The past few days have been emotionally draining. I spent hours trying to figure out the source of my discomfort, in an attempt to lift my spirits I listened to music, kept myself busy, attended meetings, did my usual runs but nothing seemed to work. I knew this was serious when my go to, my children, my boys usual antics didn’t work. I realized only then that no amount of avoiding, suppressing, evading or side-stepping my emotions was going to make these feelings vanish, I gave in and decided to sit with it. The cause for my uneasiness was my dad, thoughts of him swirled in my head, I miss him terribly but this wasn’t the usual ‘think of dad, sulk for a moment, shed a tear or two type momentary deal, this was deeper.

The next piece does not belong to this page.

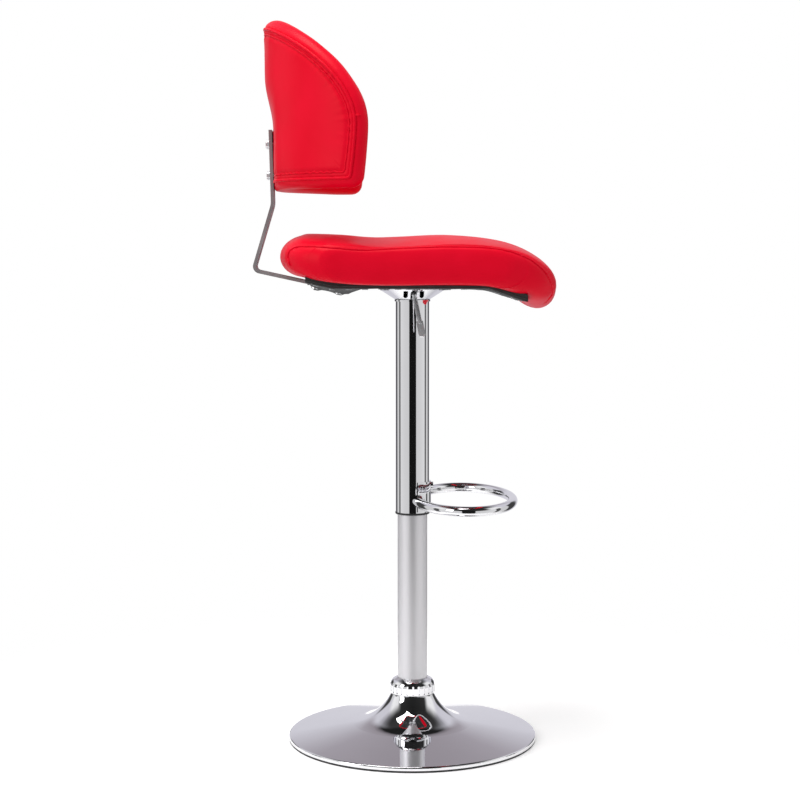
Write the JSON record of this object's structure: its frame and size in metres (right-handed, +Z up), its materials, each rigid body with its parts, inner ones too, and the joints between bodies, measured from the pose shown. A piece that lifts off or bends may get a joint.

I thought about the relationship my dad and I had over the years. Dad was very much present for the formative years, besides the fact he worked extremely hard I got to see him daily, he was home every night mostly before bedtime but our relationship strained and lacked all the key components of a great father-daughter relationship.
I am the first child (supposedly) born to my father. Dad did not hesitate to let everyone know how disappointed he was ‘because I was a girl’. Dad was from an era, a generation that viewed women as weak, worthless and disposable, he was born to an extremely sexist father that did not hesitate to verbalize his disdain towards the ‘weaker’ sex. How I wished and longed for my dad to see my worth and to consider me valuable, special and irreplaceable but unfortunately he was too broken and so damaged himself he was blind to the fact girls/women are worth far more that being barefoot, pregnant and totally dependent on men.
I often wonder, what would have been the result of my dad knowing we were taken advantage of? Knowing dads temperament, I do believe this saga would have had a very different ending. Since going public about my ordeal, one of the most frequently asked questions from folks that knew my father well is “was your dad ever told, did he know” and with each “No” the response “I figure” almost certainly follows. Folks that knew my father well (or so they thought) still believe had Mr. Rhone known about the abuse of his daughter, my sister and others after her would not have shared this horrid experience, chances are my grandmother would have been widowed some twenty something years ago.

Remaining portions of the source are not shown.